- [Provided data]
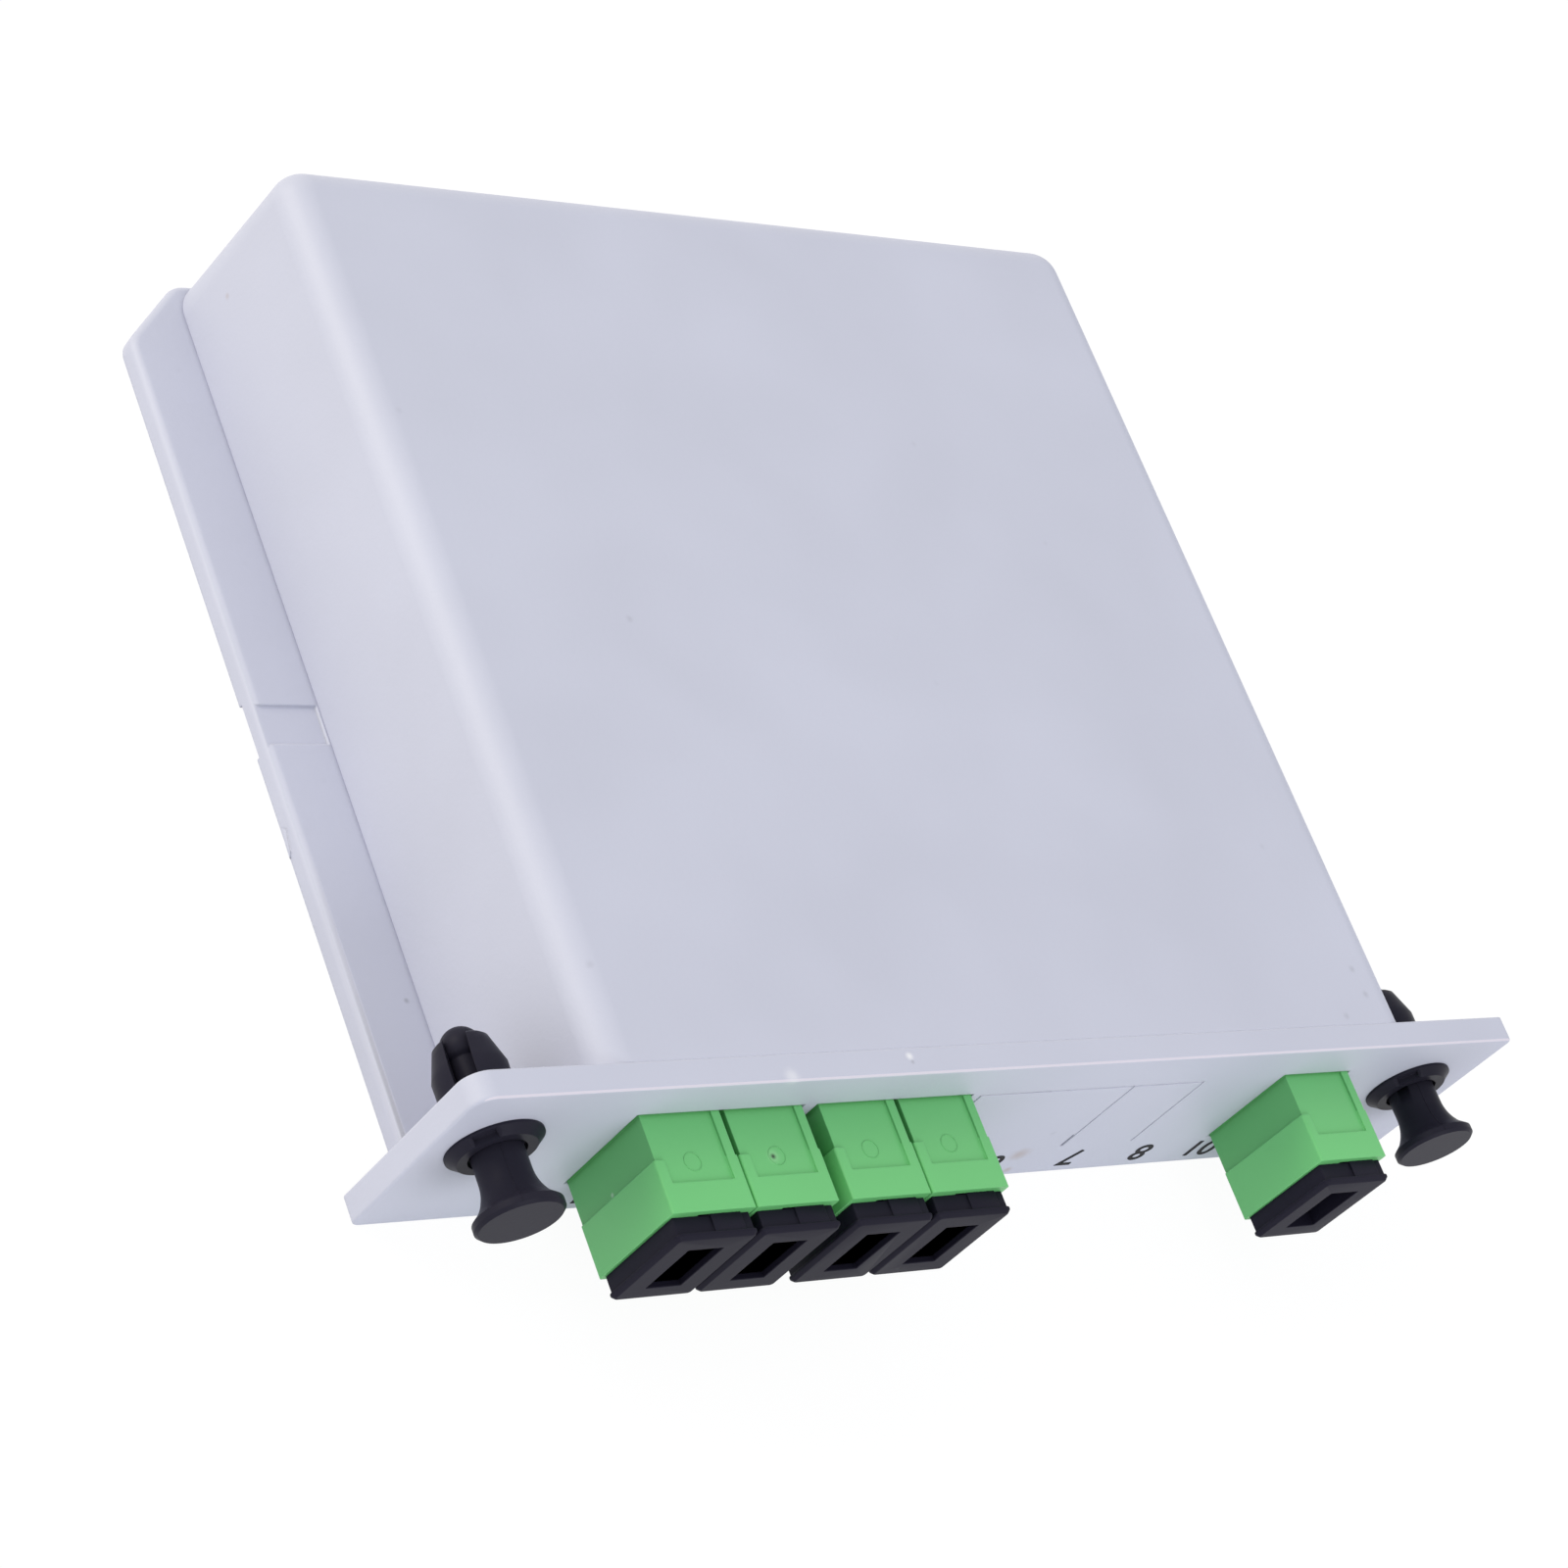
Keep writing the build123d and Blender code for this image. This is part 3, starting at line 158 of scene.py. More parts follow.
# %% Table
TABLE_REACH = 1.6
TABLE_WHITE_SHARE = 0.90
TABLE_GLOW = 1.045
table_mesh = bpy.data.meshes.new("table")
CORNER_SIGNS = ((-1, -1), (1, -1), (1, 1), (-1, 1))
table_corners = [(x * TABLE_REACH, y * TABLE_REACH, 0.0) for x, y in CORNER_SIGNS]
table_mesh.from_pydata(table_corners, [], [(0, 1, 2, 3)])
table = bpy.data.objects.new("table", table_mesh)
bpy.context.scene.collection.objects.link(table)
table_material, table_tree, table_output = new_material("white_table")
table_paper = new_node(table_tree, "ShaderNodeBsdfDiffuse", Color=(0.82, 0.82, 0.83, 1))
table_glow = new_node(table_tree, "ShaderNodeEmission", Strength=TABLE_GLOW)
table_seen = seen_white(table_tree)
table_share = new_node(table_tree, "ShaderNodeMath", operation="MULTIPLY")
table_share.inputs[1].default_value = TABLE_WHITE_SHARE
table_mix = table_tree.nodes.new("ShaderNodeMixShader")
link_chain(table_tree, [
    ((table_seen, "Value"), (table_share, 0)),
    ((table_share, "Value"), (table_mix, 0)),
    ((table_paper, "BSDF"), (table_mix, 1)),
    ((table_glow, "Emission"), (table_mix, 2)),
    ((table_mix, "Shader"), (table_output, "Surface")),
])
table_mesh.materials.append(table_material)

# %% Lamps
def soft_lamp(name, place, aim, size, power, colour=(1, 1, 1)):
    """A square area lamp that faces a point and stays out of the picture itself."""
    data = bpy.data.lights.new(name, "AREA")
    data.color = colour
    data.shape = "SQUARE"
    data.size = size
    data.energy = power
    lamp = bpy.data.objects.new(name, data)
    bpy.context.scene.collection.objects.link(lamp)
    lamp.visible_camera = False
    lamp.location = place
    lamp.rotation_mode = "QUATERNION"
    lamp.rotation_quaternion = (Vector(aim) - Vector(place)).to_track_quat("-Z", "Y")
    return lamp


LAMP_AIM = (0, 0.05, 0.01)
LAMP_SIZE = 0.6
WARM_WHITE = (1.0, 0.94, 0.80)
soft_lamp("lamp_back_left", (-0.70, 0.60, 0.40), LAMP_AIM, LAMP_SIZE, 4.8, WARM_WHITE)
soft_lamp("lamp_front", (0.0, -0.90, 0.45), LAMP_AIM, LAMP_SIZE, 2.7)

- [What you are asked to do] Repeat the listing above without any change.

- [Answer to this problem]
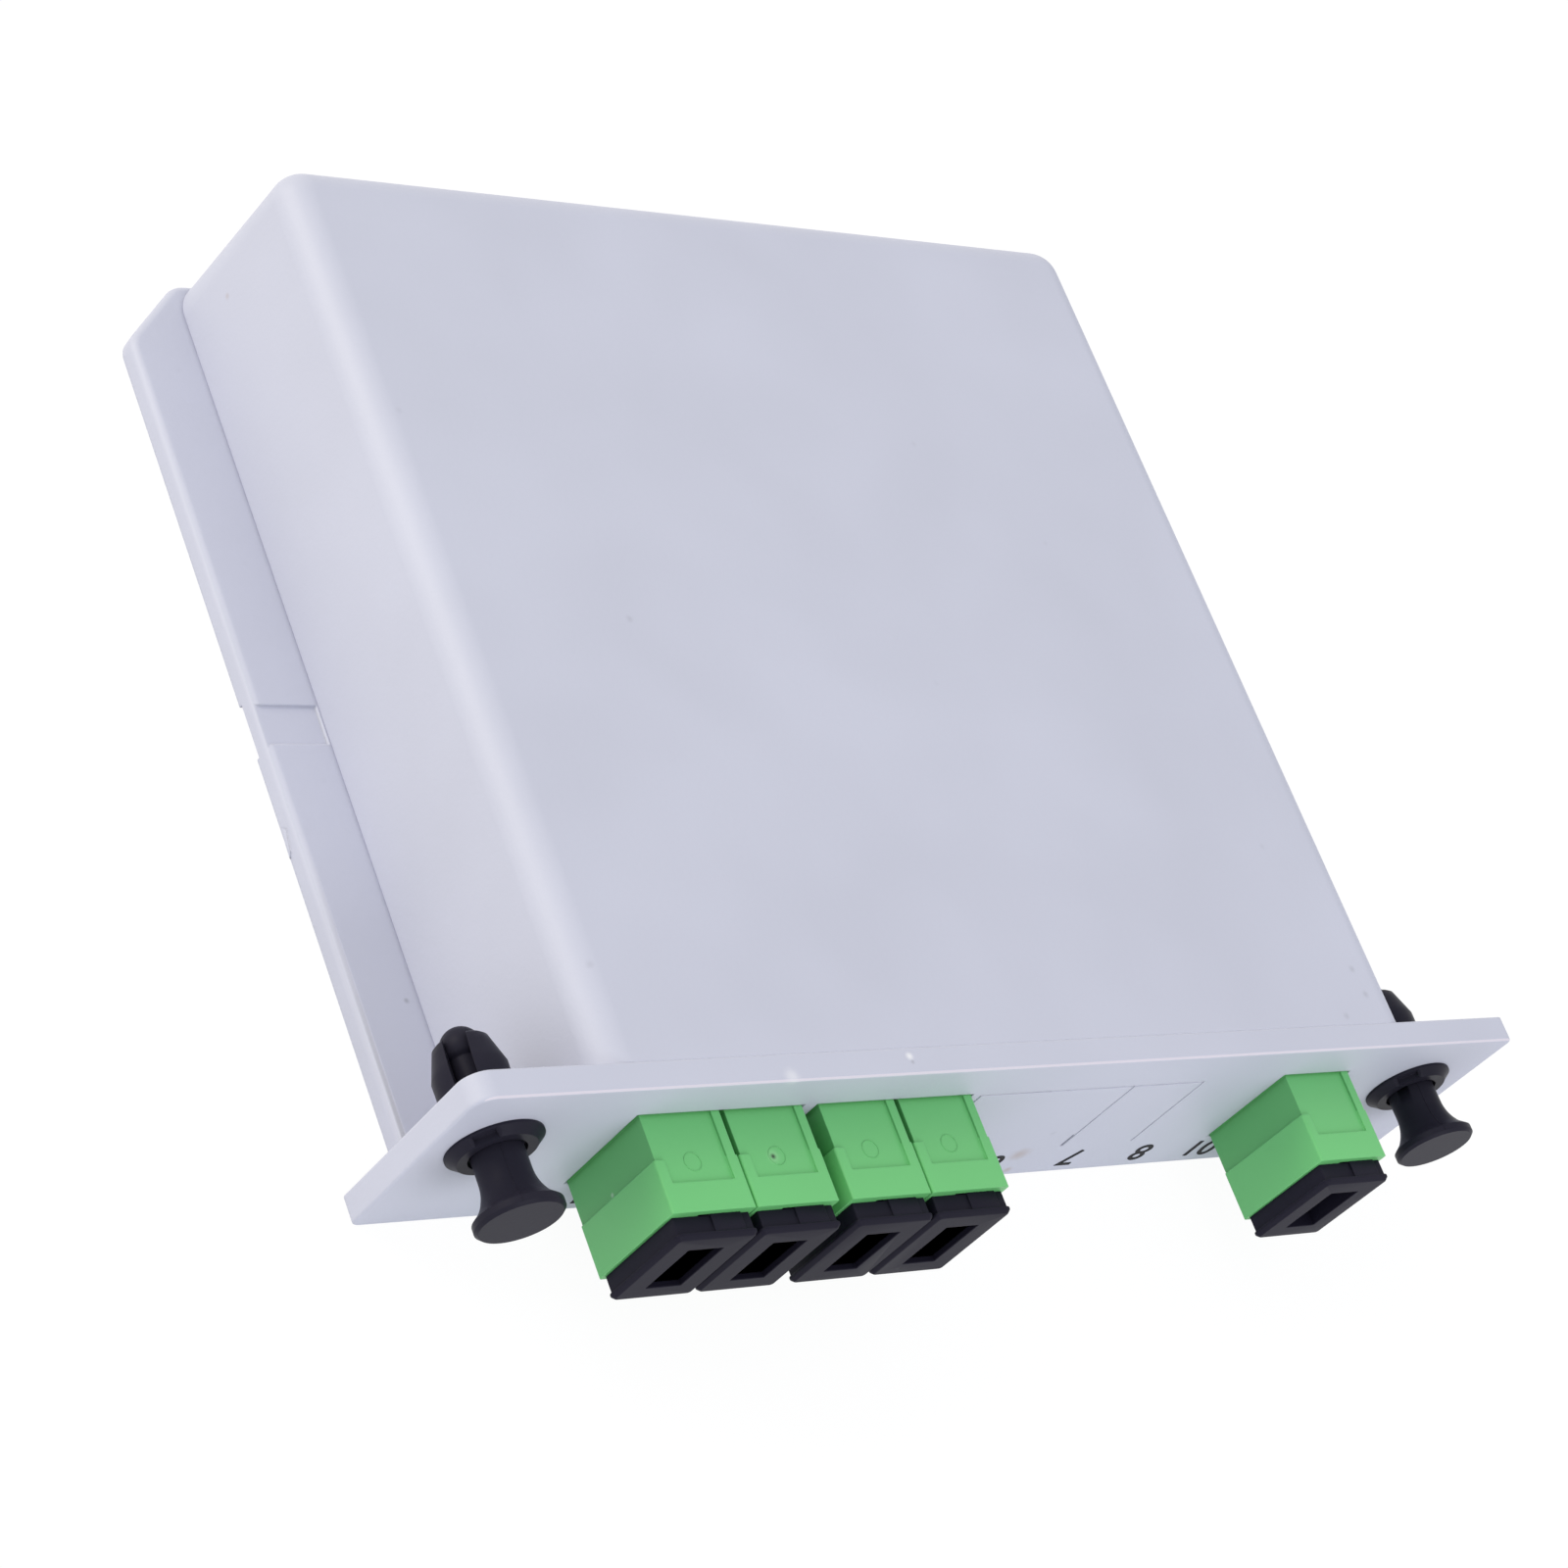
Keep writing the build123d and Blender code for this image. This is part 3, starting at line 158 of scene.py. More parts follow.
# %% Table
TABLE_REACH = 1.6
TABLE_WHITE_SHARE = 0.90
TABLE_GLOW = 1.045
table_mesh = bpy.data.meshes.new("table")
CORNER_SIGNS = ((-1, -1), (1, -1), (1, 1), (-1, 1))
table_corners = [(x * TABLE_REACH, y * TABLE_REACH, 0.0) for x, y in CORNER_SIGNS]
table_mesh.from_pydata(table_corners, [], [(0, 1, 2, 3)])
table = bpy.data.objects.new("table", table_mesh)
bpy.context.scene.collection.objects.link(table)
table_material, table_tree, table_output = new_material("white_table")
table_paper = new_node(table_tree, "ShaderNodeBsdfDiffuse", Color=(0.82, 0.82, 0.83, 1))
table_glow = new_node(table_tree, "ShaderNodeEmission", Strength=TABLE_GLOW)
table_seen = seen_white(table_tree)
table_share = new_node(table_tree, "ShaderNodeMath", operation="MULTIPLY")
table_share.inputs[1].default_value = TABLE_WHITE_SHARE
table_mix = table_tree.nodes.new("ShaderNodeMixShader")
link_chain(table_tree, [
    ((table_seen, "Value"), (table_share, 0)),
    ((table_share, "Value"), (table_mix, 0)),
    ((table_paper, "BSDF"), (table_mix, 1)),
    ((table_glow, "Emission"), (table_mix, 2)),
    ((table_mix, "Shader"), (table_output, "Surface")),
])
table_mesh.materials.append(table_material)

# %% Lamps
def soft_lamp(name, place, aim, size, power, colour=(1, 1, 1)):
    """A square area lamp that faces a point and stays out of the picture itself."""
    data = bpy.data.lights.new(name, "AREA")
    data.color = colour
    data.shape = "SQUARE"
    data.size = size
    data.energy = power
    lamp = bpy.data.objects.new(name, data)
    bpy.context.scene.collection.objects.link(lamp)
    lamp.visible_camera = False
    lamp.location = place
    lamp.rotation_mode = "QUATERNION"
    lamp.rotation_quaternion = (Vector(aim) - Vector(place)).to_track_quat("-Z", "Y")
    return lamp


LAMP_AIM = (0, 0.05, 0.01)
LAMP_SIZE = 0.6
WARM_WHITE = (1.0, 0.94, 0.80)
soft_lamp("lamp_back_left", (-0.70, 0.60, 0.40), LAMP_AIM, LAMP_SIZE, 4.8, WARM_WHITE)
soft_lamp("lamp_front", (0.0, -0.90, 0.45), LAMP_AIM, LAMP_SIZE, 2.7)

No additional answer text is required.